→ Short problem
Reproduce exactly the section that begins at the line containing "build and export" and ends at the line containing "if empty is", both lines included; omit all other lines.
-- START --
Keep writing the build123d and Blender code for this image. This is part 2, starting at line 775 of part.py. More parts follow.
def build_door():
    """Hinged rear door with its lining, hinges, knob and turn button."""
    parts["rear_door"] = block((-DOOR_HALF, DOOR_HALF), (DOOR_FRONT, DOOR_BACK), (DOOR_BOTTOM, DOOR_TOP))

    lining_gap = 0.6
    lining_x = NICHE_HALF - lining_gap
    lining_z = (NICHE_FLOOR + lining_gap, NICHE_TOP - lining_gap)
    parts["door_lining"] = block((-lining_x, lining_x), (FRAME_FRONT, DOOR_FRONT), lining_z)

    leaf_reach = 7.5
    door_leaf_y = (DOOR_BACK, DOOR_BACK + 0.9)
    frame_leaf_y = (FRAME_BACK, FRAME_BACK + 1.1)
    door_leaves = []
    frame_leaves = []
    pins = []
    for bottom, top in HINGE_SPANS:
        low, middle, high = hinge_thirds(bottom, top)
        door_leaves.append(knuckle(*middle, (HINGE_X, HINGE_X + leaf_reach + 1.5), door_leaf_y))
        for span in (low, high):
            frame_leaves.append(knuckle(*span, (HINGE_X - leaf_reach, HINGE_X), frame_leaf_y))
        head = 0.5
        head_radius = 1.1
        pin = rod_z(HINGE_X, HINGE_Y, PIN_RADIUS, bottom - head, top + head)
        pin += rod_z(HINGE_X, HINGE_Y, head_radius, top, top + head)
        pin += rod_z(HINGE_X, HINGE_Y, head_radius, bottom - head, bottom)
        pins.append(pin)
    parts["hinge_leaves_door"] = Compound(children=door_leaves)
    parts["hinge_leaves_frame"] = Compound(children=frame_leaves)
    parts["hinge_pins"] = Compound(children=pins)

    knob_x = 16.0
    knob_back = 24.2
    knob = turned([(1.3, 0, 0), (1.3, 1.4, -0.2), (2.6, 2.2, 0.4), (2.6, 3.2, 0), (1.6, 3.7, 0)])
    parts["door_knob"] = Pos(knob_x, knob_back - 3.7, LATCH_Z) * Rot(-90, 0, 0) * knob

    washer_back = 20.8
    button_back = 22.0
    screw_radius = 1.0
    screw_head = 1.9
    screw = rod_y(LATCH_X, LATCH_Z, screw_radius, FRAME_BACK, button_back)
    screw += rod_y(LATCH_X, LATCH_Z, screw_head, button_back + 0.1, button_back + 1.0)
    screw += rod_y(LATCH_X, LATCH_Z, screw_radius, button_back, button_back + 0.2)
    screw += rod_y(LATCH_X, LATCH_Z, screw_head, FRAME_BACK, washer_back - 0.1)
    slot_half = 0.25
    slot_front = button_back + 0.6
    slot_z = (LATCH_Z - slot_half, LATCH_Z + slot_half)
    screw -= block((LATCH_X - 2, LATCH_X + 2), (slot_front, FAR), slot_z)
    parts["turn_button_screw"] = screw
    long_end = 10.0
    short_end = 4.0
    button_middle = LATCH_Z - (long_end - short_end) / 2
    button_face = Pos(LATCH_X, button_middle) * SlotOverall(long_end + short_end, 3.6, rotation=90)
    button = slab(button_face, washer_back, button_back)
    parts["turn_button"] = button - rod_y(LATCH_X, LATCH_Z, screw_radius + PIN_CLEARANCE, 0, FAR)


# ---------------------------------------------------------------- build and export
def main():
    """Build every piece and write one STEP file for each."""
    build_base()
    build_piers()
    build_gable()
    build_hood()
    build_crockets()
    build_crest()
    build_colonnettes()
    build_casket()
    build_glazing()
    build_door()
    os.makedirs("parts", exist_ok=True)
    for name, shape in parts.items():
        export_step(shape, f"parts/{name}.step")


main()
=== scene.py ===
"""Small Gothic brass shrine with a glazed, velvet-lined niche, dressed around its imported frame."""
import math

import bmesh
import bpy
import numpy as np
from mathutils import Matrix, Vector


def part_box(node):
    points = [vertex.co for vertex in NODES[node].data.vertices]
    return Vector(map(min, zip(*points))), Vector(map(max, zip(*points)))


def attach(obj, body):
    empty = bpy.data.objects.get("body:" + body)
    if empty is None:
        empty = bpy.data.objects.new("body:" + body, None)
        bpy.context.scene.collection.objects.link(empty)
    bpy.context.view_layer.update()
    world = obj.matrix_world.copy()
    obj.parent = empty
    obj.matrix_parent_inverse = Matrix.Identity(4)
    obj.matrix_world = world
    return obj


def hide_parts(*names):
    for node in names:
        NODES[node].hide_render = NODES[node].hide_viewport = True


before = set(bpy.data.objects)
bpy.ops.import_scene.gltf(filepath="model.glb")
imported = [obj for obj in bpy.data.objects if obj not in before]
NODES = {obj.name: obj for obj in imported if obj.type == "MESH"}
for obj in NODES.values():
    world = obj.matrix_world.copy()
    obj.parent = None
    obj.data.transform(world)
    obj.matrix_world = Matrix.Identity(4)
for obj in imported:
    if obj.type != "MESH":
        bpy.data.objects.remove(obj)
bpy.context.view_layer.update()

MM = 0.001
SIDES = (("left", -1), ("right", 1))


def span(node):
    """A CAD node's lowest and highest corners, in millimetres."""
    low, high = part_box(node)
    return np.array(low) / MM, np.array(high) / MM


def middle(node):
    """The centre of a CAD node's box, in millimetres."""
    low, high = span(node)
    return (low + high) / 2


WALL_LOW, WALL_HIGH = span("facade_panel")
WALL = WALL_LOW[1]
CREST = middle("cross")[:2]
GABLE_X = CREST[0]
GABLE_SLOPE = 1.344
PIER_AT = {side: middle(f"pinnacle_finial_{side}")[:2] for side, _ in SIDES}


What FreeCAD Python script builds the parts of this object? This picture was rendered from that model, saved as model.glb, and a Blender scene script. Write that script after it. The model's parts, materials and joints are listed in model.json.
-- END --
→ The solution
# ---------------------------------------------------------------- build and export
def main():
    """Build every piece and write one STEP file for each."""
    build_base()
    build_piers()
    build_gable()
    build_hood()
    build_crockets()
    build_crest()
    build_colonnettes()
    build_casket()
    build_glazing()
    build_door()
    os.makedirs("parts", exist_ok=True)
    for name, shape in parts.items():
        export_step(shape, f"parts/{name}.step")


main()
=== scene.py ===
"""Small Gothic brass shrine with a glazed, velvet-lined niche, dressed around its imported frame."""
import math

import bmesh
import bpy
import numpy as np
from mathutils import Matrix, Vector


def part_box(node):
    points = [vertex.co for vertex in NODES[node].data.vertices]
    return Vector(map(min, zip(*points))), Vector(map(max, zip(*points)))


def attach(obj, body):
    empty = bpy.data.objects.get("body:" + body)
    if empty is None:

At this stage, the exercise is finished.